Il problema della siccità non è più una questione solo stagionale in molte aree d’Italia, ma la falda di Milano può aiutare il Po.
In Veneto il presidente della regione paventa un’ordinanza per razionare l’acqua e lungo le rive del Po gli agricoltori si preoccupano di non poter annaffiare i campi a causa della carenza d’acqua. Eppure, al nord Italia, esiste un’oasi felice: l’area di Milano con la sua ricca falda acquifera. Così ricca da riuscire a dissetare anche i territori limitrofi e il bacino acquifero del fiume Po.
Il occasione della Giornata mondiale dell’acqua, tenutasi il 22 marzo, una notizia simile non fa che rinfrancarci di fronte alle evidenze di una situazione di emergenza idrica mondiale. La falda di Milano, alimentata nel corso degli scorsi decenni, potrà dissetare la città fino al 2050 almeno, affermano gli esperti.
Falda acquifera di Milano: florida grazie all’abbattimento di consumi e dispersione
Ma come fa la falda milanese a essere così ricca? Il merito è di diversi fattori: innanzitutto l’abbattimento dei consumi da parte delle cosiddette industrie idroesigenti. “basti pensare che dai circa 300 milioni di metri cubi annui del 1975 siamo passati ai 200 milioni attuali“, ha affermato Andrea Aliscioni, direttore del servizio idrico di Milano.
In secondo luogo la vittoriosa battaglia alla dispersione idrica: i sistemi di depurazione del servizio idrico meneghino riescono a contenere gli sprechi attestandosi sul 15%, contro una media nazionale del 40%. Il processo di depurazione avviene in più passaggi: dopo il passaggio nei rubinetti delle case, viene lavorata e dirottata verso altri lidi nel giro di 24 ore.
Depurazione in 3 passaggi
In particolare vi sono 3 depuratori, posti a sud della città a Nosedo, San Rocco e Peschiera Borromeo, che lavorano quotidianamente almeno 300mila metri cubi d’acqua ciascuno.
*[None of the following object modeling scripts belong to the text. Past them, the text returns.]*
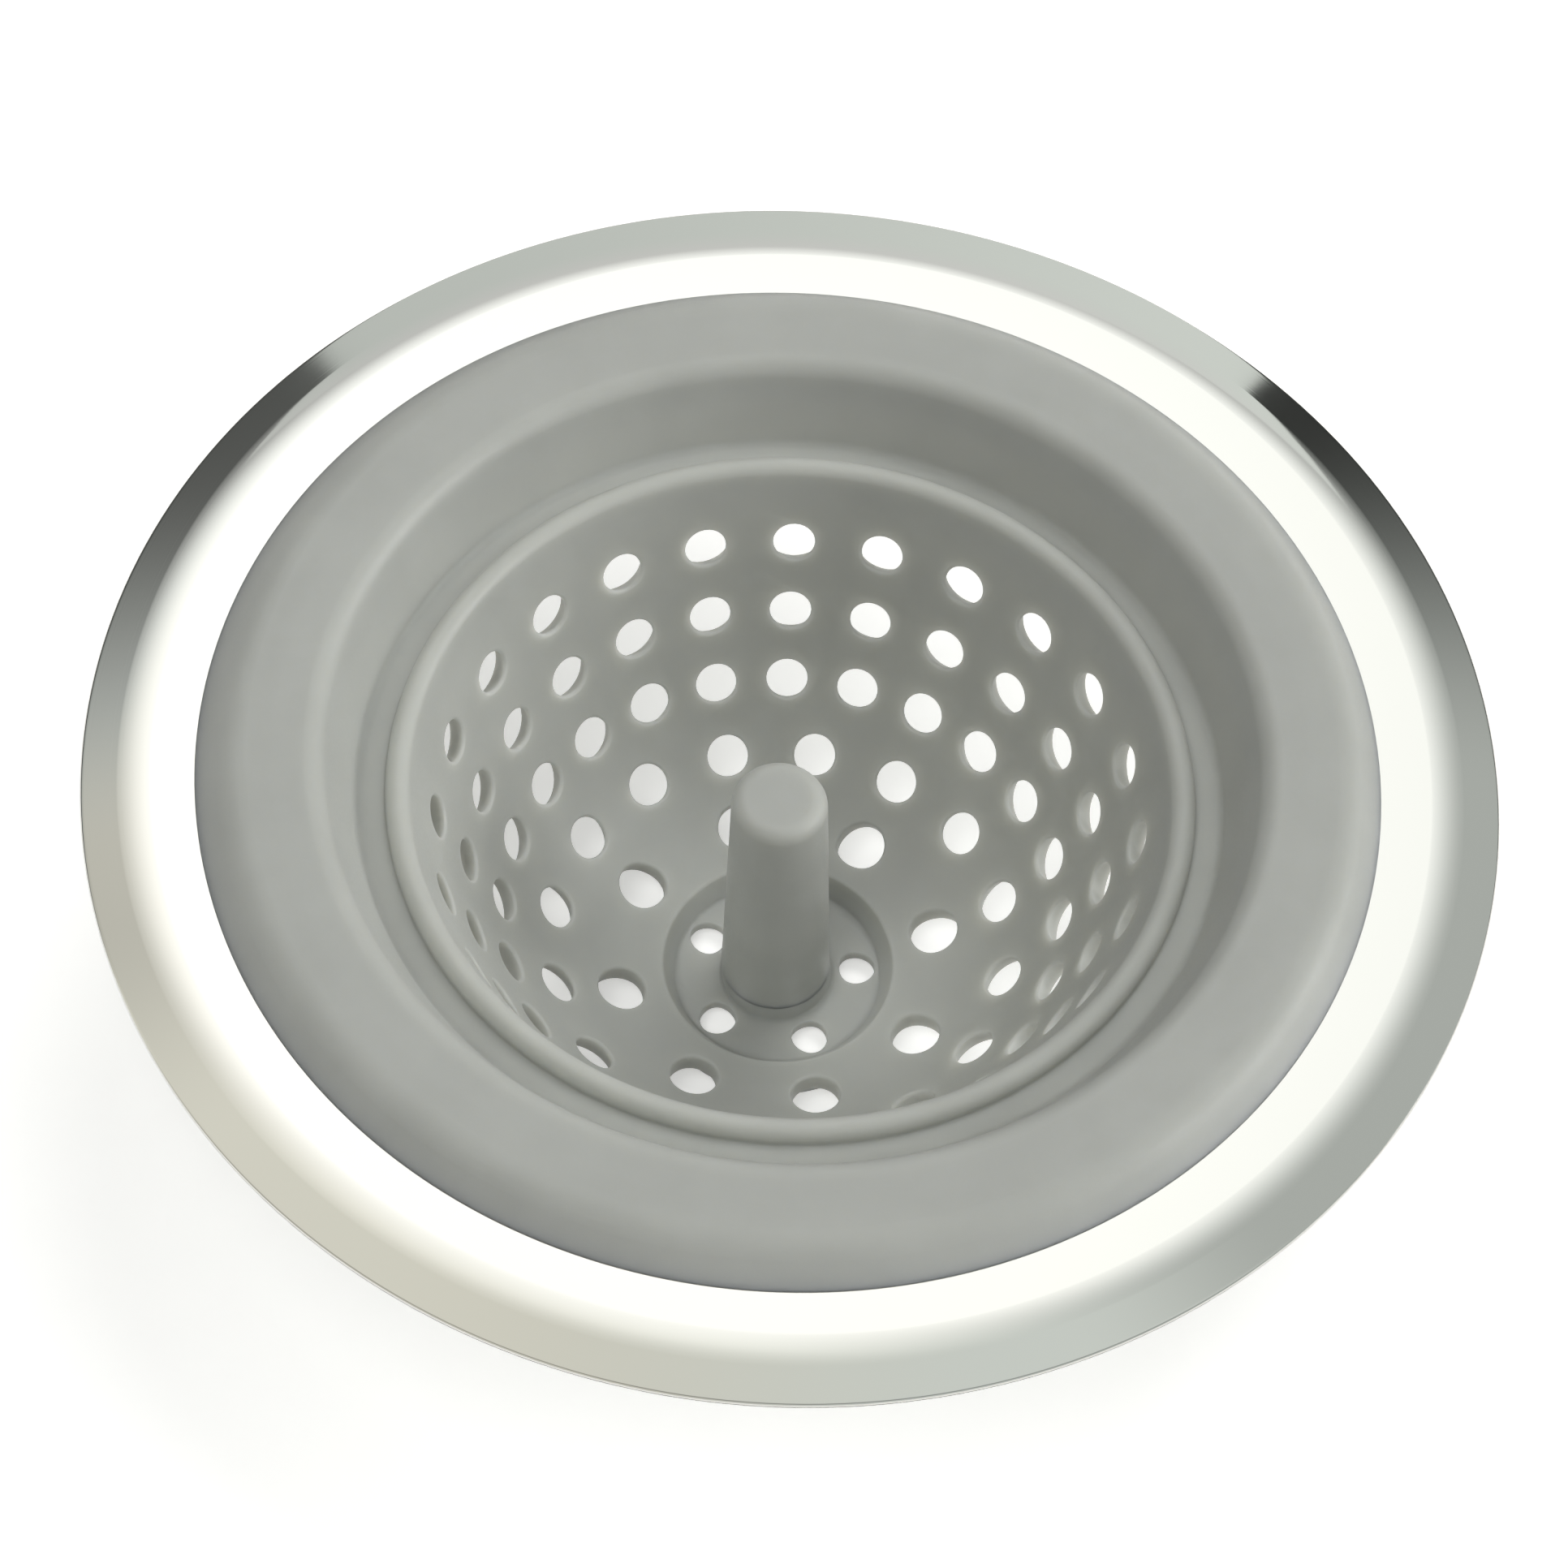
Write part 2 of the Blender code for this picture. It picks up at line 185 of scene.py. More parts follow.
class CollarSettings(PropertyGroup):
    outer_radius: length("Outer radius", "Where the collar's upper jaw meets the steel", 47.6)
    jaw: length("Jaw edge", "Upright edge of the upper jaw on the steel", 0.12)
    crown_radius: length("Crown radius", "Outer radius of the crown", 45.1)
    crown_height: length("Crown height", "Height of the crown's middle", collar_corner[2])
    crown_bow: length("Crown bow", "How much lower the crown's sides are than its middle", 0.1)
    throat_radius: length("Throat radius", "Inner radius of the crown", 38.0)
    ledge_radius: length("Ledge radius", "Outer radius of the ledge inside the collar", 34.9)
    ledge_height: length("Ledge height", "Height of the ledge beside the bead", 30.1)
    ledge_fall: length("Ledge fall", "How much lower the ledge is at the foot of the slope", 0.3)
    ledge_bottom: length("Ledge underside", "Height of the ledge's underside", 28.15)
    plug_bottom: length("Plug radius, bottom", "Outer radius, at its foot, of the wall in the drain", 36.1)
    plug_top: length("Plug radius, top", "Outer radius of that wall, under the pad", 37.99)
    pad_radius: length("Pad radius", "Outer radius of the pad that seats on the sink", 50.3)
    pad_bottom: length("Pad height", "Height of the pad's underside", 32.4)
    shoulder_round: length("Shoulder rounding", "Rounding between the crown and the outer slope", 3.25)
    bow_round: length("Bow rounding", "Rounding along the crown's middle", 8.0)
    crown_round: length("Crown rounding", "Rounding between the crown and the inner slope", 1.9)
    ledge_round: length("Ledge rounding", "Rounding at the foot of the inner slope", 0.7)
    bead_fillet: length("Bead fillet", "Fillet between the ledge and the bead", 0.9)
    jaw_round: length("Jaw rounding", "Rounding of the upper jaw's edge", 0.05)
    pad_round: length("Pad rounding", "Rounding of the pad's edge", 0.4)
    plug_round: length("Plug rounding", "Rounding at the top and the foot of the plug", 0.5)
    root_round: length("Root rounding", "Rounding between the ledge's underside and the bowl", 0.8)
    jaw_shift: FloatVectorProperty(
        name="Jaw shift", description="How far the jaw's edge sits off centre on the steel", size=2,
        default=(-0.25 * MM, -0.3 * MM), unit="LENGTH", precision=5,
    )


class BowlSettings(PropertyGroup):
    bead_centre: length("Bead centre", "Radius of the bead's centre line", 31.7)
    bead_height: length("Bead height", "Height of the bead's centre line", 30.55)
    bead_radius: length("Bead radius", "Half the bead's thickness", 1.0)
    wall: length("Wall", "Thickness of the perforated wall", 1.8)
    wall_angle: angle("Wall angle", "Slope of the upper wall from level", 69.3)
    upper_handle: length("Upper reach", "How long the wall keeps its upper slope", 14.96)
    lower_handle: length("Lower reach", "How long the bottom stays nearly level", 12.67)
    recess_radius: length("Recess radius", "Radius of the recess's rim", 9.7)
    recess_height: length("Recess height", "Height of the recess's rim", 3.68)
    row_counts: IntVectorProperty(
        name="Holes in each row", description="From the top row down", default=(24, 24, 24, 16, 8),
        size=5, min=1,
    )
    row_places: FloatVectorProperty(
        name="Row places", description="Distance of each row from the bead, along the wall",
        default=[place * MM for place in (6.68, 13.62, 20.30, 26.91, 33.14)], size=5, unit="LENGTH",
        precision=5,
    )
    row_turns: FloatVectorProperty(
        name="Row turns", description="Turn of each row's first hole",
        default=[math.radians(turn) for turn in (2.5, 2.5, 2.5, 17.0, 17.0)], size=5, unit="ROTATION",
    )
    hole_radius: length("Hole radius", "Half the width of the holes in the wall", 1.75)
    low_hole_radius: length("Lowest hole radius", "Half the width of the holes in the lowest row", 2.0)
    hole_round: length("Hole rounding", "Rounding of the holes' rims", 0.25)
    hole_flare: length("Hole flare", "How much wider the holes in the wall are at its outer face", 0.7)
    foot_radius: length("Foot radius", "Outer radius of the foot ring", 10.8)
    foot_bore: length("Foot bore", "Inner radius of the foot ring", 9.5)
    recess_round: length("Recess rounding", "Rounding of the recess's rim", 0.35)
    foot_round: length("Foot rounding", "Rounding of the foot ring's outer edge", 0.25)
    foot_root_round: length("Foot root rounding", "Rounding between the foot ring and the bowl", 0.3)
    bore_round: length("Bore rounding", "Rounding of the foot bore's edges", 0.12)


class FloorSettings(PropertyGroup):
    radius: length("Radius", "Radius of the recess's floor", 8.65)
    top: length("Top", "Height of the recess's floor", 1.85)
    bottom: length("Underside", "Height of its underside", 0.85)
    hole_count: IntProperty(name="Drain holes", description="Holes round the post", default=5, min=3)
    hole_radius: length("Hole radius", "Half the width of a drain hole", 1.5)
    hole_circle: length("Hole circle", "Radius of the circle the drain holes are on", 6.775)
    hole_turn: angle("Hole turn", "Turn of the first drain hole", 9.5)
    hole_round: length("Hole rounding", "Rounding of the drain holes' rims", 0.12)


class PostSettings(PropertyGroup):
    height: length("Top height", "Height of the post's top", post_corner[2])
    base_radius: length("Base radius", "Radius at the floor", 4.6)
    top_radius: length("Top radius", "Radius at the top", 3.9)
    top_round: length("Top rounding", "Rounding of the top edge", 1.3)
    base_round: length("Base rounding", "Fillet between the post and the floor", 0.35)
    root_top: length("Root top", "Height up to which the post is made in one with the floor", 3.6)
    lean: length("Lean", "How far the soft post leans to the left at its top", 0.84)


class FinishSettings(PropertyGroup):
    silicone: colour("Silicone", "Colour of the moulded silicone", "#AFB1AC")


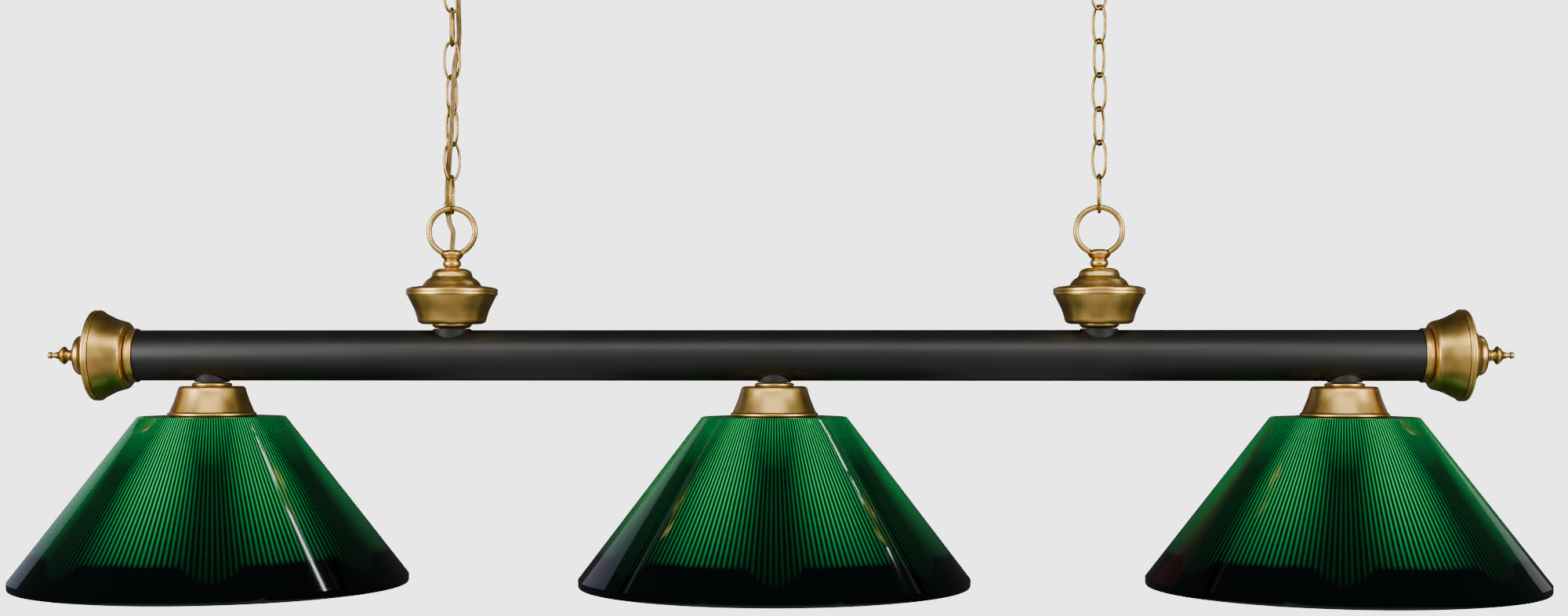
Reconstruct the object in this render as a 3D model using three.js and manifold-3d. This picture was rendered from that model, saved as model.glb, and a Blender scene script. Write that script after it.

Il primo passaggio di depurazione intercetta i rifiuti solidi, sia di grandi che di piccole dimensioni. Poi si passa all’eliminazione di sabbie e oli e infine i trattamenti biologici per abbattere fosforo, azoto e nitrato. Ma non solo: poiché i “fanghi, una volta estratti dal sistema e disidratati, diventano fertilizzanti e combustibile per cementifici“, hanno spiegato Marco Blazina e Marcello Mazzone, responsabili della depurazione.